The hon. Gentleman is a little confused. His authority is Hyndburn. I remind him that he would be receiving nothing additional had it been up to the Labour Government, who left no provision for the transitional grant. The transitional grant was wholly devised to help him, but his council must show some gumption. Who is paying for it? The rest of us are. He must ensure that Hyndburn starts to have joint services and better procurement—
No it is not—or not enough. I remember the hon. Gentleman’s Adjournment debate, and what he says is certainly not the case.
The people of Birmingham will be delighted to hear how kindly disposed the Secretary of State is towards them. Along with his list of 50 simple savings, will he agree to publish the recommended savings in cuts that his officials say can safely be made in Birmingham, so that I can share that with the Birmingham public?
I will e-mail that to the hon. Gentleman. Why should I not like Birmingham? It is a beautiful city and the second city in England. Anybody who wants to set up enterprise will find a welcoming hand there. I wish Birmingham nothing but success, but I must tell him—I have some familiarity with the finance—that the top few suggestions would help Birmingham out. I hope Birmingham takes that line. If it does, it will produce better services and have a much more secure future. I wish it well.
Further to the question from my hon. Friend the Member for Liverpool, Riverside (Mrs Ellman), may I remind the Secretary of State that Liverpool is the most deprived city in the UK? Will he tell the House why he is yet again disproportionately hitting both the Merseyside fire and rescue service budget and our council budget?

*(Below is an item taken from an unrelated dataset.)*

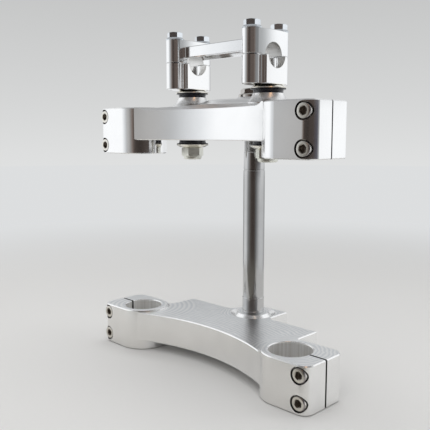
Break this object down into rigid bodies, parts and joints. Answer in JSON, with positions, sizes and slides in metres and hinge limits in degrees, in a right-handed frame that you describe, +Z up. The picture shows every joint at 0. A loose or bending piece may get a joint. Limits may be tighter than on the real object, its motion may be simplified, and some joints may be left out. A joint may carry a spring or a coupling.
{
  "type": "motorcycle triple clamp",
  "caption": "Motorcycle triple clamp: billet upper and lower fork clamps with split bosses on a steering stem, rubber mounted handlebar clamps joined by a bridge.",
  "frame": {"origin": "middle of the footprint, on the ground", "axes": "+Z up along the fork tubes and the steering stem, +X to the clamp's right end as seen from the front with the front facing -Y, -Y to the front"},
  "size_m": [0.271, 0.115, 0.3176],
  "materials": {
    "lower_clamp": "machined, fine tool marks, satin",
    "upper_clamp": "machined and polished",
    "bar_mount": "machined and polished",
    "bar_clamp_bridge": "machined, fine brushed faces",
    "stem": "ground, dark",
    "stem_nut": "turned",
    "spring_steel": "blackened",
    "screw": "plain, satin",
    "flange_bolt": "bright zinc plated",
    "cup_washer": "zinc plated",
    "lock_nut": "zinc plated",
    "bush_rubber": "semi gloss, moulded"
  },
  "bodies": {
    "root": {"lower_clamp": "lower_clamp", "upper_clamp": "upper_clamp", "steering_stem": "stem", "stem_retaining_ring": "spring_steel", "stem_top_washer": "stem_nut", "stem_top_nut": "stem_nut", "bar_clamp_bridge": "bar_clamp_bridge", "lower_clamp_screw_left_lower": "screw", "lower_clamp_screw_left_upper": "screw", "upper_clamp_screw_left_lower": "screw", "upper_clamp_screw_left_upper": "screw", "bar_mount_left": "bar_mount", "cap_bolt_front_left": "flange_bolt", "cap_bolt_rear_left": "flange_bolt", "upper_cup_washer_left": "cup_washer", "lower_cup_washer_left": "cup_washer", "upper_rubber_left": "bush_rubber", "lower_rubber_left": "bush_rubber", "mount_sleeve_left": "cup_washer", "mount_bolt_left": "screw", "lock_nut_left": "lock_nut", "lower_clamp_screw_right_lower": "screw", "lower_clamp_screw_right_upper": "screw", "upper_clamp_screw_right_lower": "screw", "upper_clamp_screw_right_upper": "screw", "bar_mount_right": "bar_mount", "cap_bolt_front_right": "flange_bolt", "cap_bolt_rear_right": "flange_bolt", "upper_cup_washer_right": "cup_washer", "lower_cup_washer_right": "cup_washer", "upper_rubber_right": "bush_rubber", "lower_rubber_right": "bush_rubber", "mount_sleeve_right": "cup_washer", "mount_bolt_right": "screw", "lock_nut_right": "lock_nut"}
  },
  "joints": []
}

May I remind the hon. Lady that she has £2,740 per household, plus the amount for the fire authority? Metropolitan fire authorities are receiving a much higher level of settlement than other parts of the country. We have offered Liverpool a fantastic deal. The mayor of Liverpool had my complete confidence up to the point when he suggested that there will be riots on the streets—he was one of the first to offer reassurance during last year’s riots. I hope again to be able to work with Joe to the betterment of Liverpool.